The data warehouse is still a critical piece of technology, but the stream processing platform and streaming ETL provide the opportunity to rethink the flow of data for new (and many existing) applications. Streaming ETL data pipelines may occur alongside traditional batch ETL pipelines, depending on the use case.
“Event-driven ETL” is synonymous with “streaming ETL.” Events and streams are very closely related, in that a stream typically refers to a series of event data. The data processed in an event-driven ETL pipeline could be sensor readings, customer interaction metadata, or server/application log data. “Event-driven ETL” is often used in the context of event-driven architectures.
Streaming ETL Tools
A number of companies have built product suites around ETL over the decades. Most of these tools and suites were built for the batch world. While technology providers are trying to catch their products up to the world of streaming data, most of the products simply lack the capabilities necessary for streaming ETL.

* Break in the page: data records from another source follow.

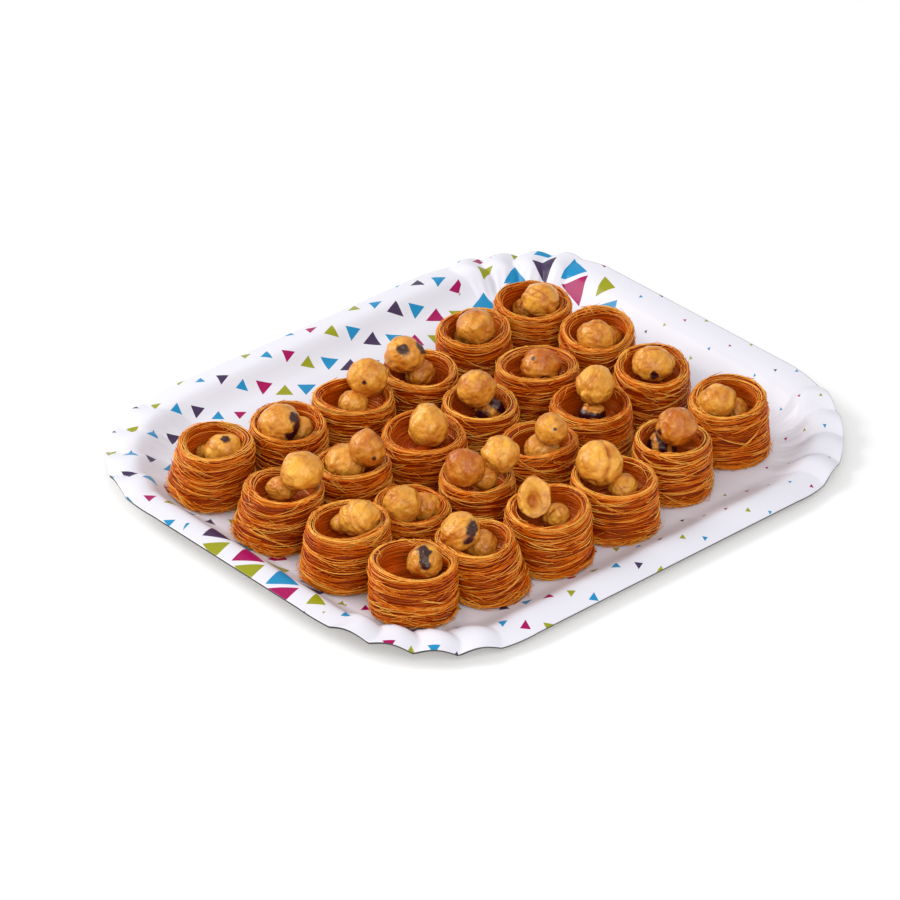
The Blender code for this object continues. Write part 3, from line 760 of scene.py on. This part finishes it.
def tray_surface():
    """Rings of the rim profile carried round the crease; the sheet's own coordinates follow the board."""
    points, normals, corner_angles = crease_line()
    count = len(points)
    along, out, up = smooth_rim()
    turn = SHORT_SIDE_TURN * normals[:, 0] ** 2
    swing = FLUTE_SWING * np.sin(out / RIM_OUT[-1] * TAU)
    angle = np.where(corner_angles[None] > 0, corner_angles[None] + swing[:, None], 0)
    lift = fluting(out[:, None], hump(angle), normals[None])
    fine = np.sin(corner_angles / FLUTE_ANGLE * FINE_PER_FLUTE * TAU + 0.6)
    in_corner = (hump(corner_angles) > 0) * np.sin(2 * corner_angles) ** 2
    rising = np.sin(np.clip(out / FINE_REACH, 0, 1) * math.pi)[:, None]
    lift = lift + FINE_HEIGHT * rising * (fine * in_corner)[None]
    turned_out = out[:, None] * np.cos(turn) - up[:, None] * np.sin(turn)
    height = out[:, None] * np.sin(turn) + up[:, None] * np.cos(turn) + lift + BOARD
    flat = points[None] + normals[None] * turned_out[..., None]
    rim = np.concatenate([flat, height[..., None]], axis=-1).reshape(-1, 3)
    sheet = (points[None] + normals[None] * along[:, None, None]).reshape(-1, 2)
    quads = band(len(out), count)[:, ::-1]
    return (np.vstack([rim, [[0, 0, BOARD]]]), quads, fan(np.arange(count), len(rim)),
            np.vstack([sheet, [[0, 0]]]))


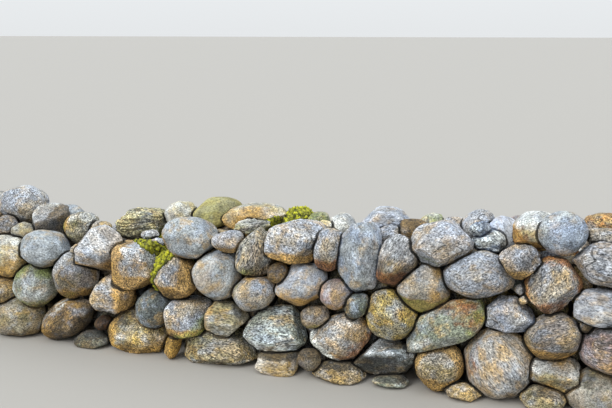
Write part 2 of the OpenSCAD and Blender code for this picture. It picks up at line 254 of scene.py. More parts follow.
def growStone(solid, form, spacing, seed, words, mirrored):  # a boulder's radius in every way of its grid
    draw = np.random.default_rng(seed)
    middle, axes, half = fitAxes(solid)
    size = half.mean()
    n = int(np.clip(round(math.pi * size / 2 / spacing), *shaping["gridSteps"]))
    grid = ballGrid(n)
    ways = (grid["ways"] * half) @ axes.T
    normals, room = solid["normals"], solid["reach"] - solid["normals"] @ middle
    turn, lie = shaping["samePlane"]
    same = (normals @ normals.T > turn) & (np.abs(room[:, None] - room[None, :]) < lie)
    share = (same * solid["areas"][None, :]).sum(1) / solid["areas"].sum()
    broad = share > form["crisp"]
    radius = np.minimum(cast(normals[~broad], room[~broad], ways), shaping["tallest"])
    step = 90 / n
    radius = evened(radius, grid, int(round(form["soften"] ** 2 / (shaping["evenShare"] / 2 * step ** 2))))
    swell = math.prod(strengths(words, "swell"))
    radius *= swell * shaping["packingSwell" if form is forms["packing"] else "swell"]
    places = grid["ways"] * half
    mm = 0.001 / size
    radius += form["lumps"] * mm * ripples(places, shaping["lumpWave"], draw)
    reach = np.abs(ways * radius[:, None])
    reach /= reach.max(0)
    corner = np.linalg.norm(reach, axis=1) / np.linalg.norm(reach, ord=4, axis=1) - 1  # most at corners
    radius *= 1 + corner * sum(strengths(words, "blocky"))
    for _ in range(form["chips"]):
        way = draw.normal(size=3)
        way /= np.linalg.norm(way)
        far = draw.uniform(*form["chipAt"])
        radius = cutFlat(radius, grid["ways"] @ way, far, shaping["chipFacing"], form["edge"])
    sameWay = np.round(normals[broad] * shaping["sameCut"] + 0.5)
    for k in np.unique(sameWay, axis=0, return_index=True)[1]:
        far = room[broad][k] * swell
        radius = cutFlat(radius, ways @ normals[broad][k], far, shaping["broadFacing"], form["edge"])
    for what, facing, kept in words:
        if what == "flat":
            along = ways @ wayOf(facing, mirrored)
            far = (radius * along).max()
            radius = cutFlat(radius, along, kept * far, shaping["flatFacing"] * far, form["edge"])
    dents = np.abs(ripples(places, shaping["dentWave"], draw))  # creases where the field is near nothing
    radius += form["dents"] * mm * (dents - shaping["dentLevel"])
    radius += form["knobs"] * mm * ripples(places, shaping["knobWave"], draw)
    if form["ledges"]:
        wander = shaping["ledgeWander"] * ripples(places, shaping["lumpWave"], draw)
        level = places[:, 2] / shaping["ledgePitch"] + wander
        radius += form["ledges"] * mm * (np.abs((level % 1) - 0.5) * 2 - 0.5)
    return {"middle": middle, "axes": axes, "half": half, "grid": grid, "radius": radius, "seed": seed,
            "words": words, "mirrored": mirrored, "joint": np.zeros(len(radius))}


def outside(stone):  # the boulder's points in the frame of the wall
    reach = stone["grid"]["ways"] * stone["radius"][:, None] * stone["half"]
    return stone["middle"] + reach @ stone["axes"].T


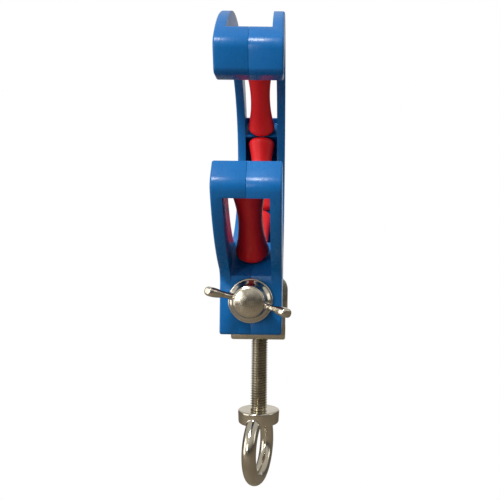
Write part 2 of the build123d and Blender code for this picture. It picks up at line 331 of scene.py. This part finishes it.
def steel(name, dark, light, roughness, grain_scale, stretch, bump_mm):
    """Stainless steel: tinted, with cloudy polish and fine grain."""
    m = Nodes(name)
    cloud = m.noise(70.0, 4.0, 0.55)
    colour = m.ramp(cloud, [(0.35, dark), (0.65, light)])
    m.link(colour, m.shader.inputs["Base Color"])
    grain = m.noise(grain_scale, 4.0, 0.6, stretch)
    gloss = m.grey_ramp(grain, [(0.3, roughness * 0.7), (0.55, roughness), (0.8, roughness * 1.5)])
    m.link(gloss, m.shader.inputs["Roughness"])
    ripple = m.bump(m.noise(160.0, 3.0, 0.5), bump_mm * 3, 0.25)
    fine = m.bump(grain, bump_mm, 0.35, ripple)
    m.link(fine, m.shader.inputs["Normal"])
    m.set(Metallic=1.0)
    return m.material


blue = plastic("blue_plastic", (0.004, 0.128, 0.400), (0.006, 0.148, 0.450), 0.30, 0.06)
red = plastic("red_plastic", (0.78, 0.012, 0.018), (0.88, 0.018, 0.025), 0.42, 0.03)
cast = steel("cast_stainless", (0.56, 0.51, 0.41), (0.68, 0.63, 0.52), 0.17, 500.0, (1, 1, 1), 0.010)
cap_steel = steel("cap_stainless", (0.60, 0.54, 0.43), (0.70, 0.64, 0.52), 0.24, 500.0, (1, 1, 1), 0.002)
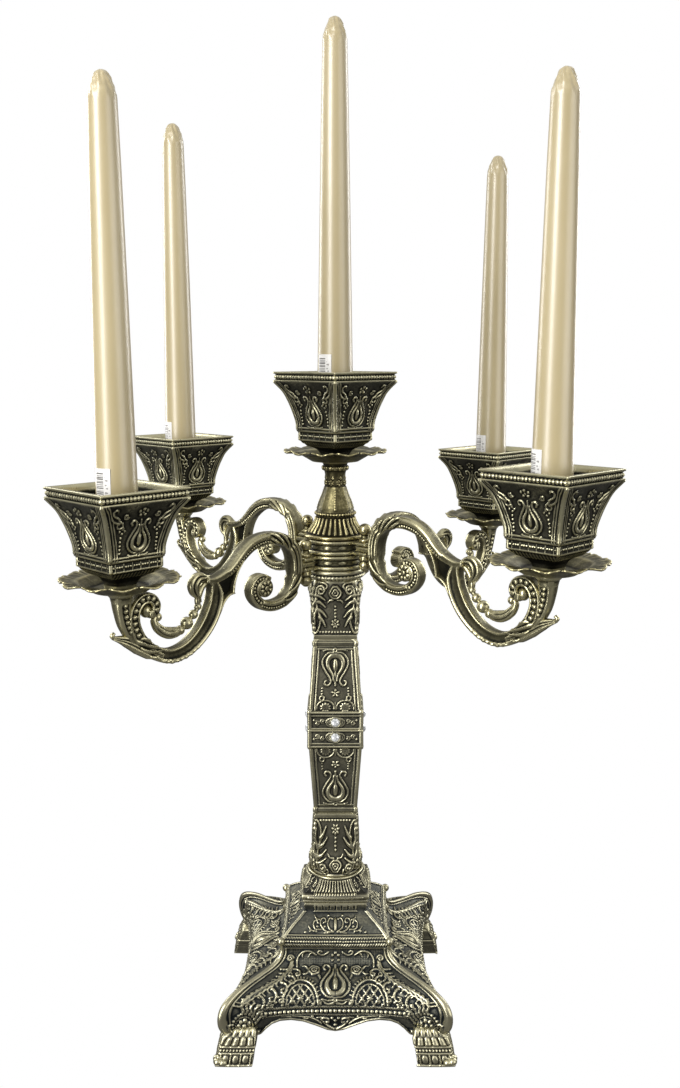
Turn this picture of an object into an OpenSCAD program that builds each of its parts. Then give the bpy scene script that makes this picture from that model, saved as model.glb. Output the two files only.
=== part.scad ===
// Five-light tabletop candelabra in cast brass: a claw-footed square base, a square
// stem on a central rod, two swivelling crossbars of scrolled arms, and square cups.
// Z is up, the origin is on the table under the rod, and the base's front faces -Y.

/* [Base] */
// Side of the square that the four feet cover
base_side = 150; // [146:1:160]
// Height of the feet
foot_h = 24; // [22:1:26]
// Height of the base shell's top above the table
base_h = 80.4; // [79:0.2:84]
// Thickness of the cast walls
wall = 2.6; // [2:0.2:3.2]

/* [Stem] */
// Height of the plinth
plinth_h = 16.5; // [15.5:0.5:18]
// Length of the flare below the shafts
lower_flare_len = 42.5; // [41:0.5:45]
// Length of the flare above the shafts
upper_flare_len = 38; // [36:1:40]
// Length of each of the two tapered shafts
shaft_len = 59; // [55:1:64]
// Side of the stem at its seam
stem_side = 35; // [33:0.5:37]
// Diameter of the central rod
rod_d = 8; // [6:0.5:9]

/* [Hub] */
// Diameter of the arm rings
ring_d = 40; // [38:0.5:42]
// Height of each arm ring
ring_h = 9.5; // [9:0.1:10.5]
// Height of the neck from the upper arm ring to the centre saucer
neck_h = 48; // [46:1:54]

/* [Arms] */
// Distance from the rod's axis to an outer cup's axis
arm_reach = 161; // [158:1:166]
// Thickness of an arm from side to side
arm_t = 8.6; // [7.6:0.2:9.4]

/* [Cups and candles] */
// Side of a cup at its rim
cup_side = 54.2; // [53:0.2:56]
// Height of a cup's rim above its saucer's seat
cup_h = 55.5; // [55:0.5:57]
// Diameter of a saucer
saucer_d = 66; // [62:1:68]
// Diameter of a candle's base
candle_d = 22; // [20.5:0.5:22]
// Length of a candle
candle_len = 247; // [180:1:260]

/* [Hidden] */

fine = 96;
small = 48;
past = 1;                                     // how far a cutter runs past a face

// Heights above the table, stacked from the bottom
plinth_z = base_h;
stem_z = plinth_z + plinth_h;
seam_z = stem_z + lower_flare_len + shaft_len;
cap_z = seam_z + shaft_len + upper_flare_len;
cap_h = 7;
lower_ring_z = cap_z + cap_h;
upper_ring_z = lower_ring_z + ring_h;
neck_z = upper_ring_z + ring_h;
centre_seat_z = neck_z + neck_h;
seat_above_ring = 4.5;                        // an outer saucer's seat above its ring's middle
lower_seat_z = lower_ring_z + ring_h / 2 + seat_above_ring;
upper_seat_z = upper_ring_z + ring_h / 2 + seat_above_ring;

// Fits
turn_gap = 0.1;                               // between faces that slide on each other
run_fit = 0.08;                               // radial clearance of a turning fit
pass_fit = 0.3;                               // radial clearance where the rod only passes
rod_r = rod_d / 2;

// Stem
seam_half = stem_side / 2;
band_half = 0.76 * seam_half;                 // at the narrow bands
flare_half = 0.91 * seam_half;                // at the flares' outer ends
waist_band_h = 10;                            // from the seam to the fillet of a shaft
stem_hole = 16;                               // side of the square hole through the stem
bowl_depth = 2;                               // how deep the stem's foot sits in the plinth

// Fork and tongue that join a ring and an arm
fork_gap = 3.4;
fork_t = 2.7;
fork_reach = 30;
tongue_start = 22;
pin_rho = 26;
pin_r = 1.6;

// Cup and candle
cup_wall = 1.8;
cup_scale = cup_side / 54.2;
foot_r = 9;
saucer_seat_t = 1.4;
cup_floor_z = 12.2;
screw_r = 2.5;
screw_hole_depth = 14;
candle_seat_z = 14;
candle_r = candle_d / 2;
candle_fit = 0.3;

// Crystals
crystal_r = 2.8;
crystal_from_seam = 5;

// Points of a smooth curve through the points p, n steps from each to the next
function blend(a, b, c, d, t) =
  0.5 * (2 * b + (c - a) * t + (2 * a - 5 * b + 4 * c - d) * t * t
  + (3 * b - a - 3 * c + d) * t * t * t);
function curve(p, n) = let (m = len(p) - 1) concat(
  [for (i = [0 : m - 1]) for (k = [0 : n - 1])
    blend(p[max(i - 1, 0)], p[i], p[i + 1], p[min(i + 2, m)], k / n)],
  [p[m]]);

// Outline of a band that follows the points p, w0 wide at its start and w1 at its end
function heading(p, i) =
  let (d = p[min(i + 1, len(p) - 1)] - p[max(i - 1, 0)]) [d[0], d[1]] / norm(d);
function side(p, i, w) = let (h = heading(p, i)) p[i] + [-h[1], h[0]] * w / 2;
function band(p, w0, w1) = let (n = len(p) - 1) concat(
  [for (i = [0 : n]) side(p, i, w0 + (w1 - w0) * i / n)],
  [for (i = [n : -1 : 0]) side(p, i, -w0 - (w1 - w0) * i / n)]);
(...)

There are newer technologies like Hazelcast that have come to the market that build on in-memory computing platforms and the cloud to support streaming ETL. In-memory helps to drive the speed that is required in modern streaming architectures, and the cloud boosts agility to adapt quickly to changing business demands. Stream processing engines, which provide a framework for taking action on streaming data, are useful for streaming ETL. In this context, there are three key trends at play:
IT budget is shifting to the cloud.
The number of streaming data sources is continuously increasing.
Users are demanding access to the most up-to-date data.
As these trends continue, we will likely see more use of streaming ETL tools in the coming years.